Asked if ISO 9241-171 and HFES 200 Part 2 (Accessibility) might be able to function eventually as a single universal standard, Dr. Reed was emphatic that they will be two separate standards from two separate organizations. “The technical content level of the recommendations – the technical content – is virtually identical. However, it is critical to highlight that in ISO they have determined that they wish to include ‘shall’ statements that become mandatory for some of the technical design recommendations. In ANSI, in stark contrast, we have only “should” statements
(recommendations) and no mandatory ‘shall’ statements (requirements).”
Given the industry positions and preferences I’ve observed over the past 20 years, he explained, I would have to say that … key United States industry players would have resistance to any type of mandatory regulation.”
He notes strong industry support for harmonization between ISO and ANSI because companies with global interests “wish to be able to develop their products to a single set of design recommendations rather than having one set of standards applying to the United States and a separate different standard applying to Europe and beyond.”
Asked to predict when HFES 200 will become an American National Standard, Dr.

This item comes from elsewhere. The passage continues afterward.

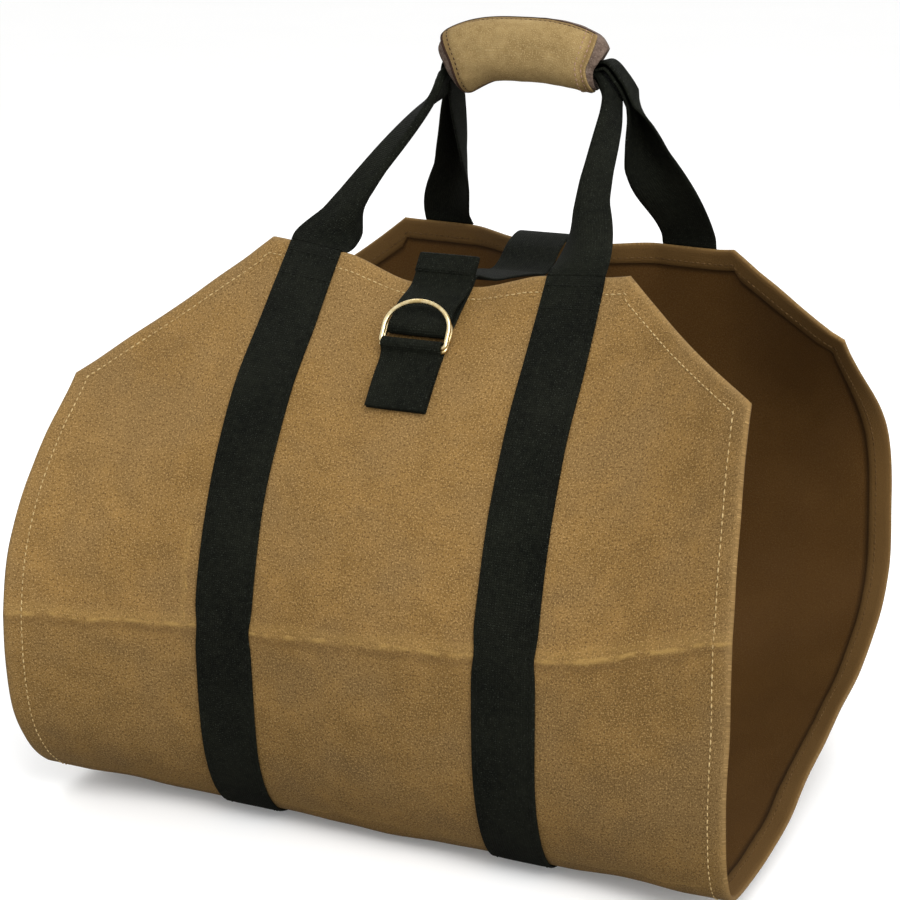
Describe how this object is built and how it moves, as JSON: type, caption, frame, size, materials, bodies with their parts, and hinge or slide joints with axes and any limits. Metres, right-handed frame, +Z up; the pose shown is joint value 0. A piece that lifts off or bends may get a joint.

Reed replied, in so many words, that he couldn’t say. “There is an inherent uncertainty about when we could expect to receive conclusive feedback from the HFES 200 Canvass Committee membership regarding the disposition of all comments.”
On its website HFES sounds a confident note: “Based on largely favorable responses from ballots received during the first round of balloting, the committee is cautiously optimistic that the second ballot will result in approval of HFES 200 as an American National Standard.”